When you walk in the forest, do you feel that the lack of apparent meaning is actually a lack? Do you miss it? How about when looking at the milky way or a Golden Retriever ?  When you snuggle your teddy bear or stuffed Llama?  In my experience, satisfaction arises when I let go of narratives and meaning structures such and can just let it be. 
But then I have experiences where there seems to be a very intelligent process wrapped up in it all that's beyond meaningless entropy.
I spent many years battling this deep intuition that something larger was taking place.  This became particularly strong as I started having more and more seemingly out of the ordinary experiences and insights.  The hand of God seemed to be creating the conditions for these things to arise and all kinds of subconscious narratives about what it all means and what my role in it is began to bubble.  In my case, once I let them go once and for all - things started making a lot more sense and I could finally relax.  Not being in the grip of some cosmic progression or narrative is actually more pleasant than being an important piece of the trans dimensional puzzle, at leats in my case.  I was making all that stuff up.  Perhaps you are tapped into something that i could not see, but perhaps you are also hanging onto an intuition of meaning, change and progress where none exists.  From a materialist view, of course, its all nonsense.  The Universe started as an undifferentiated point and will end as an undifferentiated point and all the information we seem to be creating and processing will cease to exist. 

  
I suppose what I mean by "meaning" in this instance, is a perfectly lawful running process of learning and becoming.

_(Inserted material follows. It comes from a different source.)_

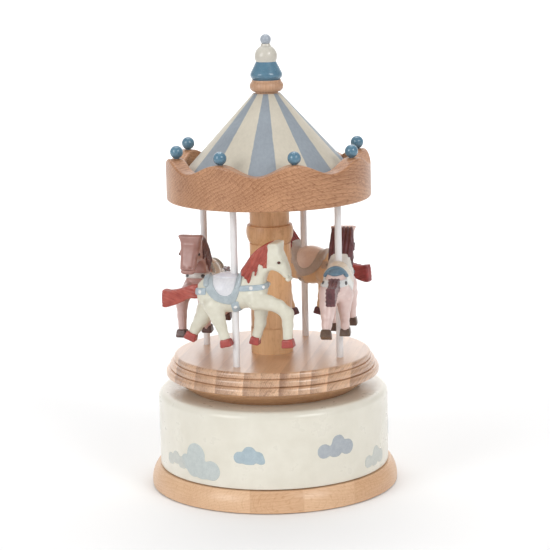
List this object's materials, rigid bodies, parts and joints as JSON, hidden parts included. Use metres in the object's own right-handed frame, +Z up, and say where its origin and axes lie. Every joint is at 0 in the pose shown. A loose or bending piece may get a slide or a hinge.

Not random. Not pointless. Goalless, yet enthusiastic. Very alive! To this, you could say, "yes, a perfect process that has no meaning". And we could "mean" the same thing. And the circle would continue on and on and on.
Why not just call it good and be happy the way it is?  What could anything possibly become?  How could you improve existence? 

In my own experience, all change is a function of shifting boundaries and all boundaries are concepts in my mind.  Concepts, in turn, are conditioned into me and have no intrinsic value or existence.  If I had a Dog, I could train it to understand and distinguish the command Sit.  Sit is not a feature of the natural universe, but something I made up (or was conditioned to understand and appreciate) and then conditioned it into my Dog.  We could spend a life together, me and my Dog, and the concept Sit might feature prominently in our interactions, but I would secretly be free to love the Dog just as much if neither of us understood the boundaries around the action we mutually now define as Sit.  Love is the fundamental motivation of the human mind and if you have enough love, complete satisfaction arises.  To be perfectly happy as a human, no meaning is necessary.  


From a materialist view, I can just let go of all the nervous tension and conditioned disatisfaction cause I'm meat without mission and the rest is my imagination.  

Does this make any sense? 

RE: On emptiness, nihilism, materialism and apriori perfection
Answer
6/16/18 9:47 AM as a reply to seth tapper.
I spent many years battling this deep intuition that something larger was taking place.  This became particularly strong as I started having more and more seemingly out of the ordinary experiences and insights.  The hand of God seemed to be creating the conditions for these things to arise and all kinds of subconscious narratives about what it all means and what my role in it is began to bubble.  In my case, once I let them go once and for all - things started making a lot more sense and I could finally relax.  Not being in the grip of some cosmic progression or narrative is actually more pleasant than being an important piece of the trans dimensional puzzle, at leats in my case.  I was making all that stuff up.  Perhaps you are tapped into something that i could not see, but perhaps you are also hanging onto an intuition of meaning, change and progress where none exists.  From a materialist view, of course, its all nonsense.  The Universe started as an undifferentiated point and will end as an undifferentiated point and all the information we seem to be creating and processing will cease to exist.  

I've never had an issue with hanging, clinging to or battling with ideas or feelings of meaning or "cosmic progression" in this sense. It's just something observed passively and something that is felt more than conceptualized. Even if the forest appears meaningless with our concepts of order, it's felt there too. It's the feeling of being held in love by something. It's what makes fear laughable. It is perceived before a narrative can be applied and trying to conceptualize and communicate it, as you've seen me try, is impossible. This all just turns into dualistic role playing which is all we are doing in discussing these things. Maybe further down the path, I'll begin to feel things differently.